Le mensonge rompt la logique, en apparence seulement; il ne rompt que la logique du discours de surface (la promesse d’indépendance) car les faits qui correspondent à un non-dit obéissent à une autre logique souterraine. Des promesses contradictoires (RS NI 93) faites aux Arabes et aux sionistes créent l’illusion d’une rupture de la logique alors qu’il existe deux logiques parallèles avec des destinataires différentes.
Dès lors que cette rupture de logique est érigée en Loi (‘The British, through their highest man, delegated to Palestine to tell the truth, swore on their word that it was nonsense, a vile lie put around by irreverent and godless liars who had seized power, by force and without any right to it.’ (SA L 30)), il s’installe toute une série de paradoxes qui sont susbstitués au bon sens ou, ce qui est tout à fait pertinent dans ce contexte de la dualité, qui se trouvent à la fois du côté du vrai et du faux. 1278
Des situations paradoxales apparaissent : l’Occidental honni qui, par son mensonge et sa trahison, a causé l’éclatement de la Palestine, devient le modèle de structuration des camps de réfugiés, ersatz d’organisation sociale en exil (EA LP 93). De la même façon, l’Occident coupable d’abandon et de destruction (SA L ) devient le dernier recours pour la survie des réfugiés (EA LP 77). De tels renversements ironiques sont fréquents; ils mettent en lumière la perversion de la relation entre la Palestine et l’Occident.
La perversité du discours des sionistes est également soulignée grâce à ces formules proches du sophisme :
‘JACKSON : Tell me David, how come that your people find it blasphemous to stamp the papers of an old man on the Sabbath but completely O. K. to shoot him dead on the Sabbath? […]De la même façon, les sionistes appliquent aux Palestiniens leur mythe du retour : ’the Zionists would love us to believe we should all go back to the desert’ (JIJ HNS 84) comme si tous les Palestiniens étaient des bédouins du désert. C’est en outre, un autre glissement : en faisant glisser leur propre désir de retour vers les Palestiniens, les sionistes justifient la légitimité de leur occupation d’une terre vidée de ses habitants. D’ailleurs, la justification de l’éradication des Palestiniens passe par ce type de discours. Privés d’état et de justification d’appartenance à un état, ils sont en fait voués non pas à l’errance, mais à l’immobilité :
‘ How could she get a visa to enter Egypt ? Her Palestinian passport was useless now. She was a stateless person. Inside the country, or in Syria , where no passports would be needed, there was nowhere for them to go to. (EA LP 161)’D’autres formules, inspirées de la Bible, signent l’arrêt de mort des Palestiniens :
‘ Nothing saved our town of Christ. […] Where the angels had appeared to the shepherds two thousand years ago to sing of joy and peace to them, we daily faced the even-spluttering messengers of death. (JIJ HNS 11)’On remarque comment le discours religieux – le discours de toutes les religions impliquées dans le conflit - est perverti. Discours symbolique s’il en fût, discours de vie, il devient discours de mort.

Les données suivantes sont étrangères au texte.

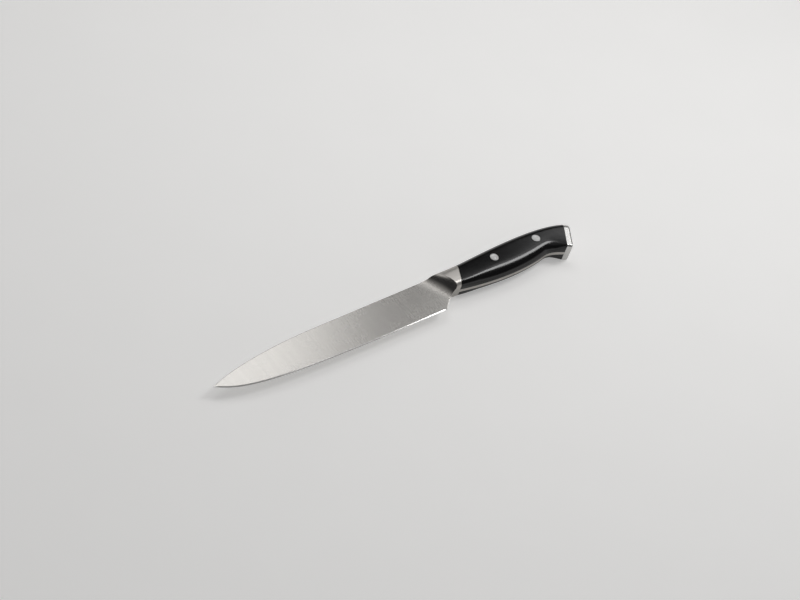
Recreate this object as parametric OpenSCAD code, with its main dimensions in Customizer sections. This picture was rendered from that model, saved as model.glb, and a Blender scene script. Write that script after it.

Mais usant des mêmes formes paradoxales, les Palestiniens survivent : le poète assassiné survit grâce à son assassinat (‘How odd that the Zionists he so feared helped to immortalize him. So, he always wins!’(YZ BDG84)). Les territoires, malgré la tentative de détournement par les Anglais (‘the British Army was now in control of the Holy land, transmuted for the moment into Occupied Enemy Territory’ (SA L 25)) retrouvent en fin de compte leurs illégitimes, mais réels occupants, les Israéliens et l’ennemi son véritable nom, l’état d’Israel.
voir Le Robert.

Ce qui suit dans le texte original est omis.